◆ BRIEF ◆
Wherever the word "piece" shows up in a line, please copy that line.

◆ PROVIDED MATERIAL ◆
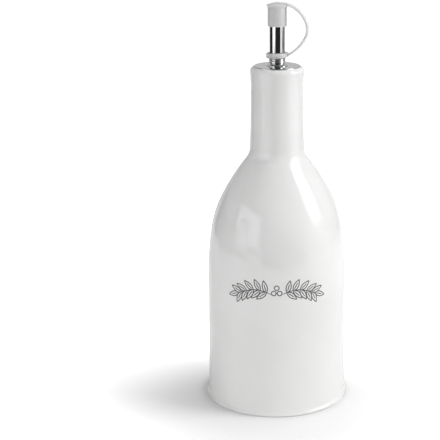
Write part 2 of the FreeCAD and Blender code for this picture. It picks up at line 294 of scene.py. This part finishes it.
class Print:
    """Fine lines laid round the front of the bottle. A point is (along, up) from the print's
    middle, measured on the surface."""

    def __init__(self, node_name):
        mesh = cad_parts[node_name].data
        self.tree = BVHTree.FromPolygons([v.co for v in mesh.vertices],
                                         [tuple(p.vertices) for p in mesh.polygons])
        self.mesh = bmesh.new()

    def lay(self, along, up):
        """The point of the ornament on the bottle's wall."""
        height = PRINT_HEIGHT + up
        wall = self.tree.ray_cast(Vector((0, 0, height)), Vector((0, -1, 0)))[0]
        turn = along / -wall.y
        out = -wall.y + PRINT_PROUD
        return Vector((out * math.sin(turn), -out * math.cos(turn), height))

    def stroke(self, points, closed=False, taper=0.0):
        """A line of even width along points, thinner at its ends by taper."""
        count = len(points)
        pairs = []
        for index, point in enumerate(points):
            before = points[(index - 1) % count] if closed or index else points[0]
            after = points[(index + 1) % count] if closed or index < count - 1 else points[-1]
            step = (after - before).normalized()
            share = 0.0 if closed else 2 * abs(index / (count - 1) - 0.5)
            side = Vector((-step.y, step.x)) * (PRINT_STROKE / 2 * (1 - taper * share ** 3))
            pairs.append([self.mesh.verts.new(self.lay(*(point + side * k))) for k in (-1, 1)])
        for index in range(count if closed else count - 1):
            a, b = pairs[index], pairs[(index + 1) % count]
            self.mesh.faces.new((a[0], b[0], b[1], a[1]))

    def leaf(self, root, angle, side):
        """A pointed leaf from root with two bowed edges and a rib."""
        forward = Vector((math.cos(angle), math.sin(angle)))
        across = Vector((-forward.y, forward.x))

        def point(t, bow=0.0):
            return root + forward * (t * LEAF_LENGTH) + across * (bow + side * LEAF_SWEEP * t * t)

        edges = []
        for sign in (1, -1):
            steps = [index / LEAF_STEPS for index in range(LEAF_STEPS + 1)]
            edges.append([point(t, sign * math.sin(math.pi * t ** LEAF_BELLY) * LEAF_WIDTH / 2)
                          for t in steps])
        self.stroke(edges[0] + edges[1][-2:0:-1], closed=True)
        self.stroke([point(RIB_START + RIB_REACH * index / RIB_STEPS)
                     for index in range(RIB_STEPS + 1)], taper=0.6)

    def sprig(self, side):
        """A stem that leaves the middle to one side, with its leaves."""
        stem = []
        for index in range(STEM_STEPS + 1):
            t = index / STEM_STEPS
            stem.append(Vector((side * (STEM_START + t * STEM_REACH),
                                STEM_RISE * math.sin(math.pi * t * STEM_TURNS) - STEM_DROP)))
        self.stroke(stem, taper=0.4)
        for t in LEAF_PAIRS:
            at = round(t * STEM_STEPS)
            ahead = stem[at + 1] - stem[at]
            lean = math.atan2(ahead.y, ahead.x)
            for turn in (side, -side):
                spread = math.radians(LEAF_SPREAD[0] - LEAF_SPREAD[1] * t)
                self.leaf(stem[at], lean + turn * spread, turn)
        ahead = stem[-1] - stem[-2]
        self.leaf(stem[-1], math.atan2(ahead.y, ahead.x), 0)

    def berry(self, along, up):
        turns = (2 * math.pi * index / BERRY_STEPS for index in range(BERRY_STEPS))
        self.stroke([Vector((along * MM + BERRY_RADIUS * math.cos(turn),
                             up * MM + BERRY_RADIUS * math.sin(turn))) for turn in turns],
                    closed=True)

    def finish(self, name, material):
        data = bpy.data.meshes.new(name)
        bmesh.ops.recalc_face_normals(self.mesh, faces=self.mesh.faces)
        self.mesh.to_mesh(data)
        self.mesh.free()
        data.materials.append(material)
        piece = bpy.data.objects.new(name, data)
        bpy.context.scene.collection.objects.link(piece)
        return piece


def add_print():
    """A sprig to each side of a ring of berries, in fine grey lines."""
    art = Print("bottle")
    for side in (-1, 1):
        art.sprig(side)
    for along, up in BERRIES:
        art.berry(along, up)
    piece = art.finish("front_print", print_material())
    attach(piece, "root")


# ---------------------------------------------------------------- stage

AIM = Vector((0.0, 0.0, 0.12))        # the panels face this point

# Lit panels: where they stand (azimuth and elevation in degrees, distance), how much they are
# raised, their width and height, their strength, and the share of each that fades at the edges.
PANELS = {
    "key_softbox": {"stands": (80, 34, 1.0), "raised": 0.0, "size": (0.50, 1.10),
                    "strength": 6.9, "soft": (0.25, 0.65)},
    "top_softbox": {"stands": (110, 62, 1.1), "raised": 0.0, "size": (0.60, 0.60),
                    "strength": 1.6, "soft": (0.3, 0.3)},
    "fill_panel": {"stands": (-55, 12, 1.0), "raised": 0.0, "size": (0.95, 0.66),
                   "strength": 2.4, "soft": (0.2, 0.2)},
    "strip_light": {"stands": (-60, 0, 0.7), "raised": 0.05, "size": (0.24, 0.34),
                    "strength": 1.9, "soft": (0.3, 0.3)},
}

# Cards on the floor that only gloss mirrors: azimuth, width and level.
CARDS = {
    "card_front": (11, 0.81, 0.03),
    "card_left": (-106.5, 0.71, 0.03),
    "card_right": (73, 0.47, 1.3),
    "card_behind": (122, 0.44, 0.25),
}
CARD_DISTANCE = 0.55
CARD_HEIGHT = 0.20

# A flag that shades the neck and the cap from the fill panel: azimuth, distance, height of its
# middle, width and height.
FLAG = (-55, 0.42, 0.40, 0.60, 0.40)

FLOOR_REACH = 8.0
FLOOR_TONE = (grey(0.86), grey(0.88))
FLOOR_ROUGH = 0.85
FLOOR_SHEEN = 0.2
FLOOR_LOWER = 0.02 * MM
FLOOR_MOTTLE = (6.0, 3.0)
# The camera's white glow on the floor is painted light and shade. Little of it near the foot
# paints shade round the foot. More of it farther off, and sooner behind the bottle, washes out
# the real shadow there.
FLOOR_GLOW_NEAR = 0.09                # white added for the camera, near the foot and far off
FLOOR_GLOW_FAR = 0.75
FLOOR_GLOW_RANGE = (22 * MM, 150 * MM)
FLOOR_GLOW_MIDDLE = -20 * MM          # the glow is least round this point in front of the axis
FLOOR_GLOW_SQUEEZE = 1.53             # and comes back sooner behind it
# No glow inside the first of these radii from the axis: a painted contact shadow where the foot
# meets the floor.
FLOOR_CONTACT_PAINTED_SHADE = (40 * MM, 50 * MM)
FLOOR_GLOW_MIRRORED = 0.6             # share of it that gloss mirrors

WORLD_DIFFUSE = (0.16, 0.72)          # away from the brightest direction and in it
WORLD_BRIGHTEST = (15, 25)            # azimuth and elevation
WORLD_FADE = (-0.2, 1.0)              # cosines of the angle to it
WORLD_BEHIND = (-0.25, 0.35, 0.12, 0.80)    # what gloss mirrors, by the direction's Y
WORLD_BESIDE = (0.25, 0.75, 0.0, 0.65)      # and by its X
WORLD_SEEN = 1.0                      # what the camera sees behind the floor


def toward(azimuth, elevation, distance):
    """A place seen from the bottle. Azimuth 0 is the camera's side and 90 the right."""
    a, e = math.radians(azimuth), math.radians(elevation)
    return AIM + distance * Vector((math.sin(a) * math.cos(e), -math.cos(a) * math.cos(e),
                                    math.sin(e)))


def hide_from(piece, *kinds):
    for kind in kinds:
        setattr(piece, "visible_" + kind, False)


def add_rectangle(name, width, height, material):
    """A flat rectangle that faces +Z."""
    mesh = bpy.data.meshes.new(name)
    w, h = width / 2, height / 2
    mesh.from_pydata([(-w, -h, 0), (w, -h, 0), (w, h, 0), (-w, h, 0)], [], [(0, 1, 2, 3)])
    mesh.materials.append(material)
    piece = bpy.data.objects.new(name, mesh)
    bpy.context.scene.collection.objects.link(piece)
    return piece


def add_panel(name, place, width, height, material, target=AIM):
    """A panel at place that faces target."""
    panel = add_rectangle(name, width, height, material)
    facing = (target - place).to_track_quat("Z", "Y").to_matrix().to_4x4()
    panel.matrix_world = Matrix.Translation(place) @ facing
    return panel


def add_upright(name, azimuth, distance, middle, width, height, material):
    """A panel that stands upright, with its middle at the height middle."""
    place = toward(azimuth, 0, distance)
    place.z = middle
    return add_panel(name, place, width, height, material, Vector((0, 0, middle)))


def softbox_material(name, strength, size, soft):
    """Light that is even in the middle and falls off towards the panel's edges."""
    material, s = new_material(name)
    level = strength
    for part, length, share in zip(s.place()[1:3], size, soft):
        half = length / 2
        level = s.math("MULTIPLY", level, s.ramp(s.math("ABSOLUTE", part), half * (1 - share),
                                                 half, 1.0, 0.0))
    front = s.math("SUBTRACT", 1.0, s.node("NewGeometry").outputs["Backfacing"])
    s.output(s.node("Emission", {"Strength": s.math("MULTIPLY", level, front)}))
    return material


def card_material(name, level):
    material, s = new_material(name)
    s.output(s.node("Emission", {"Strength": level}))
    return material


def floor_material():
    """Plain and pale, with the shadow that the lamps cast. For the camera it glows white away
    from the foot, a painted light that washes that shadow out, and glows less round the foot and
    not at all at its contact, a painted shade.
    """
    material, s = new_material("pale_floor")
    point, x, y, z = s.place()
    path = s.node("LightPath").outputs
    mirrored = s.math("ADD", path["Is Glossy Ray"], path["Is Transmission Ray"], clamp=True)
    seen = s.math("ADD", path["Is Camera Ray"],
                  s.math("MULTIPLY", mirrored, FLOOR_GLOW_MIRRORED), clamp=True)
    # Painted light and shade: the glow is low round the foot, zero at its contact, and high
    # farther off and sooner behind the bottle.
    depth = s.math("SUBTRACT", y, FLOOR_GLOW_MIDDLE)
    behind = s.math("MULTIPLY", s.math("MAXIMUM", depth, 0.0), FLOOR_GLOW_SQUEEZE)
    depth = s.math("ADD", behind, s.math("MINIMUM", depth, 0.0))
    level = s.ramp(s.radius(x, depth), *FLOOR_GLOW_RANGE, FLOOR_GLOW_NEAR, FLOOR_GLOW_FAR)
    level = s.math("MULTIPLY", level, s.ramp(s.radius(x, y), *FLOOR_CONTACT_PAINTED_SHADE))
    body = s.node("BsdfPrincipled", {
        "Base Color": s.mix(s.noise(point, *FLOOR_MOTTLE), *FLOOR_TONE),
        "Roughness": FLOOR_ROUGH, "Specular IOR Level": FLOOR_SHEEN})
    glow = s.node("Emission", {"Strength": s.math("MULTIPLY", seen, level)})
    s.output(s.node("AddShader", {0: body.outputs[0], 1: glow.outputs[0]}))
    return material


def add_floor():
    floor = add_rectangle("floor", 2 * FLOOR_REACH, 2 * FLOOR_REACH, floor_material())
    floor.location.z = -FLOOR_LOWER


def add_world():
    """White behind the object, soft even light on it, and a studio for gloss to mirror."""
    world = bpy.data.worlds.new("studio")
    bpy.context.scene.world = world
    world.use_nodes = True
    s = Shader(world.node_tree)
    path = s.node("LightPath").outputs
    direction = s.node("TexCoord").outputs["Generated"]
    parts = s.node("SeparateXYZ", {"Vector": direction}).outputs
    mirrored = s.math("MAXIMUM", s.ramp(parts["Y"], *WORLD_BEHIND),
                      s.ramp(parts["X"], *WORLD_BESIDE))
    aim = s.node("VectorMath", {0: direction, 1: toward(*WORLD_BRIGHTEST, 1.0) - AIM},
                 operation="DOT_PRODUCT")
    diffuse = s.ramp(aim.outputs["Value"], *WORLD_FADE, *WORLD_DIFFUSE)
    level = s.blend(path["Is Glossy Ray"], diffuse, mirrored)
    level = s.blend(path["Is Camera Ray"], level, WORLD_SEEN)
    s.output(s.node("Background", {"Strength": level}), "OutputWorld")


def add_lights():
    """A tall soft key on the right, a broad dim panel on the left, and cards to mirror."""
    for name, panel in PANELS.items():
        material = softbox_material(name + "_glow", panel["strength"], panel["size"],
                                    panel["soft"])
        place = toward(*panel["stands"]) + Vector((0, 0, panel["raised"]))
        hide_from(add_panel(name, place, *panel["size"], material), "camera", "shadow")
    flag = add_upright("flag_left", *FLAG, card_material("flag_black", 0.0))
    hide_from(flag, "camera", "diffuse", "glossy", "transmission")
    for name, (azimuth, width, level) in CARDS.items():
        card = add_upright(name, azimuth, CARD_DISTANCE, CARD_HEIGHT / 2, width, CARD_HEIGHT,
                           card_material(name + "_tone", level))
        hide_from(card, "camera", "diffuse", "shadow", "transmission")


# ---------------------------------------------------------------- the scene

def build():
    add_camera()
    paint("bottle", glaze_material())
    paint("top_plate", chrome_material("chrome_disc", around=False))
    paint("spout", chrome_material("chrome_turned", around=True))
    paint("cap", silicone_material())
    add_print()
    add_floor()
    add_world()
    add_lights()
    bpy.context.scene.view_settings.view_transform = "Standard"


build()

◆ TASK RESULT ◆
        piece = bpy.data.objects.new(name, data)
        bpy.context.scene.collection.objects.link(piece)
        return piece
    piece = art.finish("front_print", print_material())
    attach(piece, "root")
def hide_from(piece, *kinds):
        setattr(piece, "visible_" + kind, False)
    piece = bpy.data.objects.new(name, mesh)
    bpy.context.scene.collection.objects.link(piece)
    return piece